A firefighter holds up the remnants of the chinese lantern that sparked a fire near Guisborough, Image: Julie Todd

It prompted Councillor Anne Watts, the member for Belmont ward, to propose a successful motion which called for a report to be prepared for cabinet with a view to implementing the most appropriate action available to the council.

It has also been agreed that council leader Mary Lanigan sends a letter to the Government on behalf of the council calling for national legislation against the use of Chinese lanterns.

Chinese lanterns, also known as sky lanterns or flying lanterns, are essentially small hot air balloons made of paper with an opening at the bottom where a small fire is suspended.

The lanterns are released into the air once lit, until they burn out and drop to the ground.

The Department for Environment, Food and Rural Affairs (Defra) advises against their use, but has stopped short of introducing national legislation making them illegal, instead leaving it to the discretion of local authorities.

As well as the fire risks, the RSPCA says they can be ingested by animals, who also face the risk of becoming entangled within them.

Helium balloons, typically made out of latex, can also cause significant harm by entanglement and choking and take considerably longer to degrade than paper lanterns.

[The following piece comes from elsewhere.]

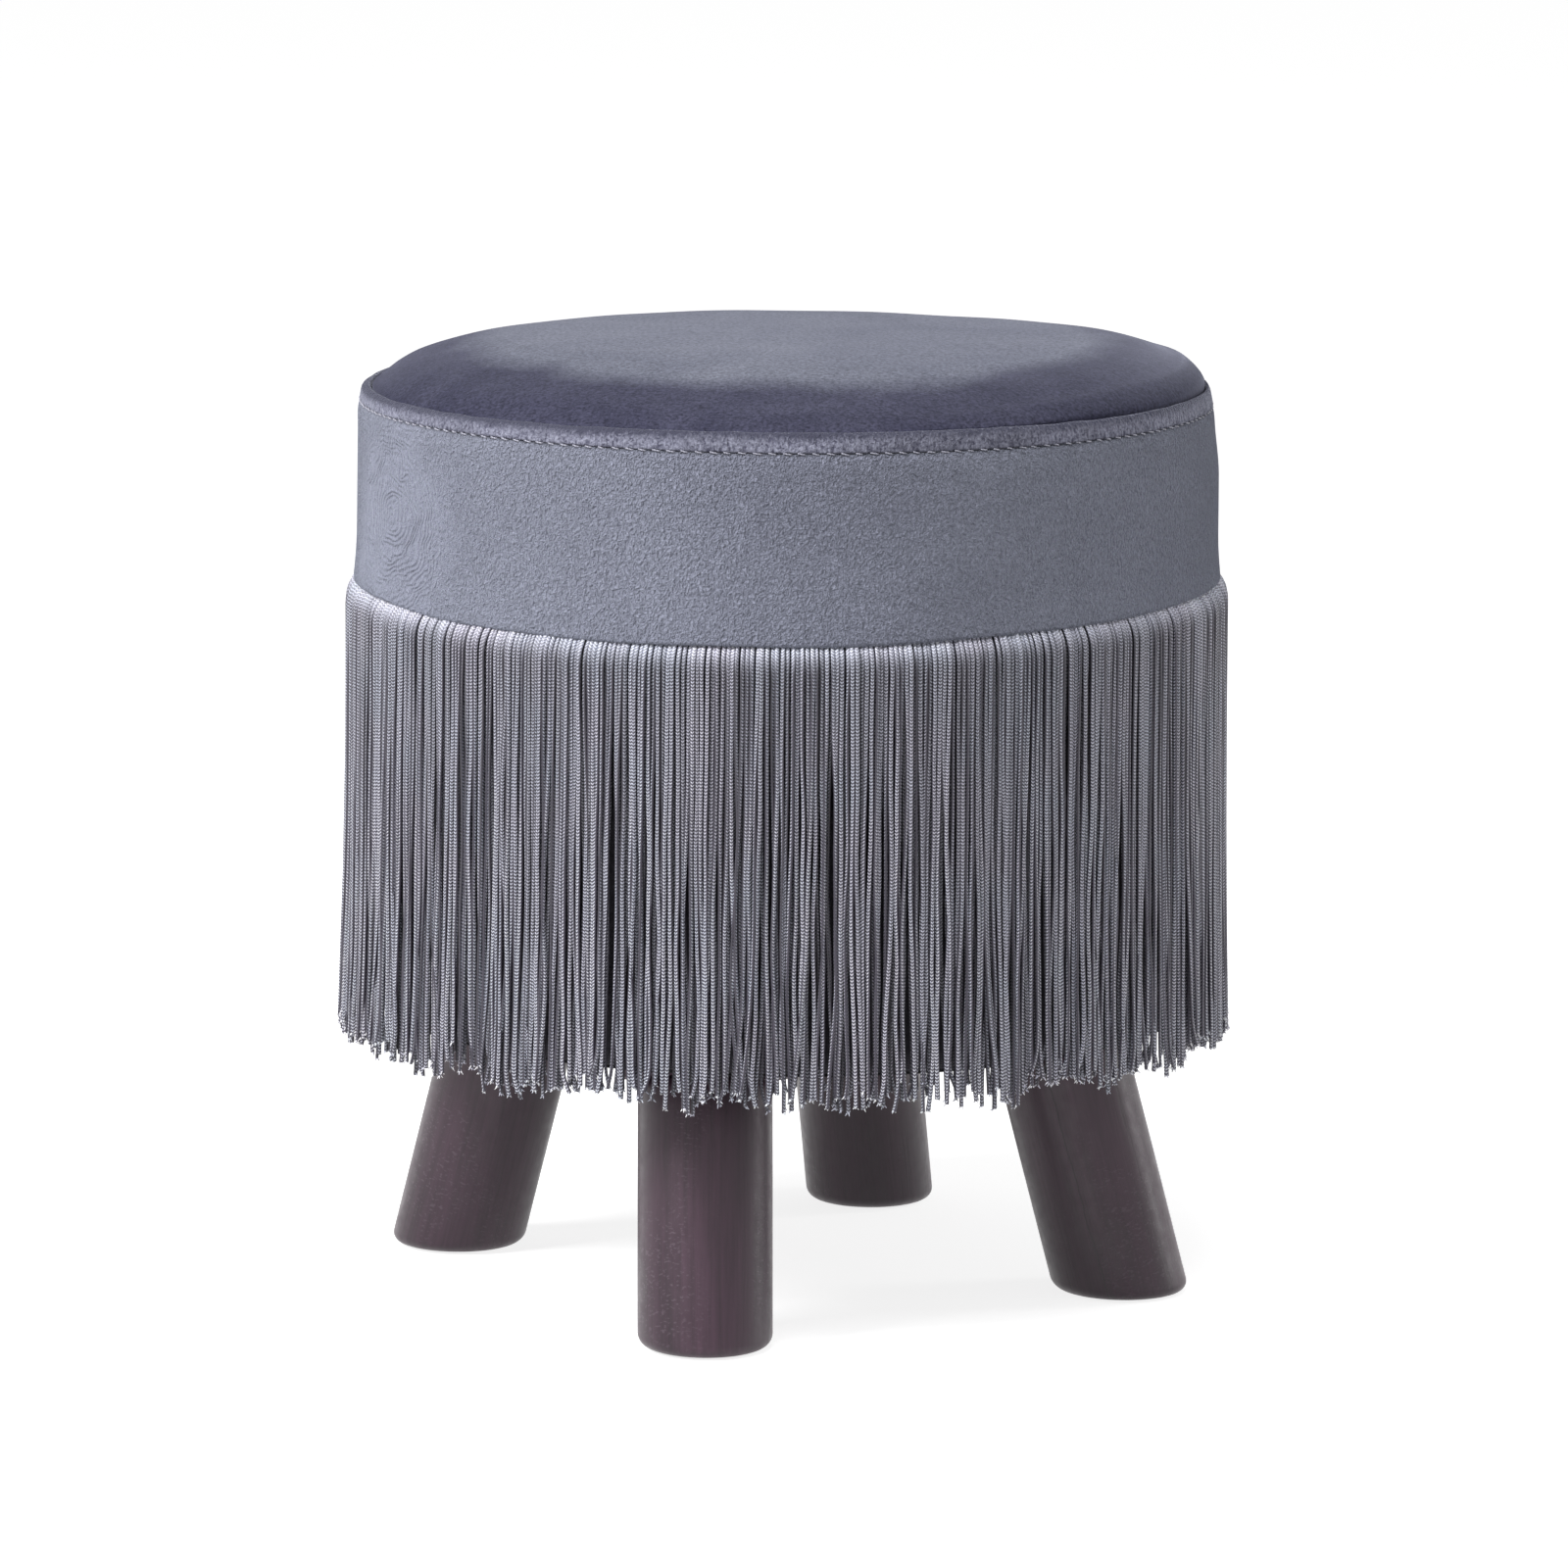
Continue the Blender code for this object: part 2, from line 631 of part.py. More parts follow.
clear_scene()
PARTS = make_collection("footstool")
CUTTERS = make_collection("cutters")
VELVET = make_material("slate_velvet", (0.19, 0.21, 0.28), 0.85)
THREAD = make_material("grey_thread", (0.42, 0.43, 0.50), 0.7)
FRINGE = make_material("lilac_grey_fringe", (0.20, 0.20, 0.24), 0.6)
LINING = make_material("dark_lining", (0.045, 0.042, 0.055), 0.9)
WOOD = make_material("dark_stained_wood", (0.085, 0.065, 0.078), 0.42)
PLAIN_WOOD = make_material("plain_wood", (0.48, 0.34, 0.20), 0.65)
PLYWOOD = make_material("plywood", (0.52, 0.38, 0.24), 0.7)
FIBREBOARD = make_material("fibreboard", (0.30, 0.20, 0.12), 0.8)
FOAM = make_material("foam", (0.72, 0.68, 0.50), 0.95)
BRASS = make_material("brass", (0.62, 0.46, 0.20), 0.35, 1.0)
STEEL = make_material("zinc_steel", (0.55, 0.56, 0.58), 0.35, 1.0)
FELT = make_material("dark_felt", (0.05, 0.045, 0.05), 0.95)
make_footstool()
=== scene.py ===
"""The looks of a round velvet footstool with a long fringe skirt and four splayed wooden legs.

Lengths are in metres and +Z is up. The origin is on the floor under the middle of the seat.
"""

import math
import random

import bmesh
import bpy
import numpy as np
from mathutils import Matrix, Vector
from mathutils.geometry import delaunay_2d_cdt


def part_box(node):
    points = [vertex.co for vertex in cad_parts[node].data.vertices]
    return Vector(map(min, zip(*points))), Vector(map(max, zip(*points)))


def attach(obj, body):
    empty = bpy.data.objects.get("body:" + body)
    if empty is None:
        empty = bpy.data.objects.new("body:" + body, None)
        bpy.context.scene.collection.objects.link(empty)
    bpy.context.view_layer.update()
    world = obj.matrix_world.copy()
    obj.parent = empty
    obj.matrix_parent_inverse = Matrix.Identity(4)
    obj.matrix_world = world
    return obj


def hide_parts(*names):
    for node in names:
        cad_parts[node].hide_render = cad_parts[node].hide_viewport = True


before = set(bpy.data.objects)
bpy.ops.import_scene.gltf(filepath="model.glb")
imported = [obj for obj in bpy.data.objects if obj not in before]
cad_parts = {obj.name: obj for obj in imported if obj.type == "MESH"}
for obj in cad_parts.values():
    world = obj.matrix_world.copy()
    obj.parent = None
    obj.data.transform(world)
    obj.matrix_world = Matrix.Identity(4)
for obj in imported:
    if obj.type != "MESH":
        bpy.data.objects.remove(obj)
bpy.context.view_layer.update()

# The photograph's view
VIEW_TURN = math.radians(13.934)  # the camera's place round the stool, from the -Y side towards +X
VIEW_RISE = math.radians(9.559)
VIEW_DISTANCE = 3.0938
VIEW_ROLL = math.radians(0.469)
VIEW_LENS = 192.67
VIEW_TARGET = Vector((-0.00054, -0.00013, 0.1829))
FRONT = VIEW_TURN - math.pi / 2  # the direction from the stool to the camera, in the floor plane

# Seat and band. Heights and radii that the part has too are the same there.
RIDGE_HEIGHT = 0.332
CROWN_EDGE = 0.1521  # the top panel's radius, inside the ridge
CROWN_RISE = 0.0185
CROWN_POWER = 4.15
CROWN_LOW = 0.3284  # the lower edge of the top panel's rim
FOAM_EDGE = 0.1495
FOAM_LOW = 0.3132
VELVET = 0.0012  # the cloth's thickness
STITCH_HEIGHT = 0.3255
STITCH_RADIUS = 0.15688
STITCH_THICK = 0.00029  # half a stitch's thickness
STITCH_COUNT = 192
PUCKER = 0.00012  # how far each stitch pulls the cloth in
BAND_RADIUS = 0.1575
BAND_TOP = 0.3240
BAND_BOTTOM = 0.2575
DRUM_RADIUS = 0.1513

# How padding and cloth differ round the stool, as in the photograph
PLUMP_SIDE = math.radians(14.0)  # the direction in which the seat's padding is plumper
SHOULDER_RIGHT = 0.0063  # how much the padding swells there, just inside the seat's edge
SHOULDER_LEFT = 0.0020  # and on the opposite side
SHOULDER_RADIUS = 0.1391
SHOULDER_WIDTH = 0.0379
SHOULDER_EDGE = 0.0075  # the swelling ends within this of the ridge
EDGE_TILT = 0.0015  # the seat's edge is this much higher on its plump side, and lower opposite
DRAWN_IN = 0.0018  # how far the ridge and the band's top are pulled in on the plump side
HEM_RIGHT = 0.0050  # how much the band's lower edge rises at the right of the photograph's view
HEM_LEFT = 0.0026  # and at its left

# Places in the velvet's colours, some of them painted shade and a painted sheen
WHORL = (-0.1216, -0.1005, 0.292)  # a hand's swirl in the band's pile
# Painted shade in the seam under the ridge: band and ridge darkened there to CREASE_SHADE of their colour
BAND_SEAM_SHADE = (0.3246, 0.3252)  # heights between which painted shade deepens on the band into the seam
RIDGE_SEAM_SHADE = (0.3257, 0.3264)  # and between which the ridge's painted shade fades as it comes out of it
CREASE_SHADE = 0.55
PAINTED_SHEEN_EDGE = (0.107, 0.123)  # radii between which the seat's painted sheen patch ends and painted shade towards its edge begins

# Fringe
SECTORS = 12
CORD_ROWS = (  # cords in a sector, depth inside the outer row, sides of a cord, and shade, painted darker for the inner row as shade in the fringe's depth
    (48, 0.0, 8, 1.0),
    (42, 0.0022, 6, 0.64),
)
CORD_PARTS = np.concatenate([  # the places of a cord's points along it, from 0 to 1
    np.linspace(0.0, 0.10, 9)[:-1],
    np.linspace(0.10, 0.93, 15)[:-1],
    np.linspace(0.93, 0.99, 4),
    [0.996, 1.0],
])
CORD_WIDE = 0.00088  # half the width of a cord's broad face
CORD_THIN = 0.00062  # half its thickness
CORD_HANG = 0.1612  # where the outer cords hang
CORD_START = 0.1575  # where they lie at the band's lower edge
CORD_ROOT = 0.0038  # how far up a cord starts, behind the band's lower edge
CORD_ROLL = 0.010  # height in which a cord rolls out from under the band
CORD_LIT = 0.0055  # height below the band's edge in which the painted highlight on a cord's roll fades out
CORD_BULGE = 0.0019  # how far the tips stand out
CORD_WAVES = ((1, 0.00055), (2, 0.00055), (3, 0.00055), (5, 0.00022), (8, 0.00012))
CORD_STITCH = 0.00118  # length of a knitted stitch
SHADE_LIMIT = 1.16
TIP_HEIGHT = 0.0976
TIP_SPREAD = 0.0027
FRAYS = 4  # loose fibres at a cord's tip
FRAY_STITCH = (0.075, 0.000013)  # the lightest place of a stitch, for the loose fibres
FRAY_SHADE = 1.15
TAPE_LOW = 0.2597
TAPE_HIGH = 0.2687
TAPE_THICK = 0.0030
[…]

The council said it would subsequently regard the release of balloons and Chinese lanterns from any land or buildings it owns as potential littering and would “act where appropriate”.

Piloted hot air balloons will continue to be permitted along with balloons for research purposes, such as weather balloons, if  supporting evidence is provided, identifying any risks to the environment, and with any appropriate mitigation.

Meanwhile, the council has also agreed to ban snares from its land or property.

Snares are thin wire nooses set up to trap animals considered as pests or vermin by their leg or neck, such as foxes and rabbits, and can lead to slow, lingering deaths.

In 2016 MPs voted to ban the devices, but this was rejected by the Government, which proposed a new code of practice instead.

Redcar and Cleveland Council owns a range of open space, allotment and other land which it lets to individuals and organisations under the terms of farm business tenancies, allotment agreements, leases and short-term licences.

Previously such agreements did not specifically prohibit the use of snares.

As agreed by the cabinet, a clause will be introduced in all new tenancies and licences of council owned property and those to be renewed.

Existing tenants and licensees will also be asked to voluntarily comply.

A council report said that it aimed to provide an example to other agencies and individuals to prevent the unnecessary suffering of animals.

It also said the council would ensure that all pest control treatments are carried out humanely and by licensed, trained and experienced people.

The council said its new policies would help to enhance the natural environment and seek to reduce harm to wildlife, livestock and land and property.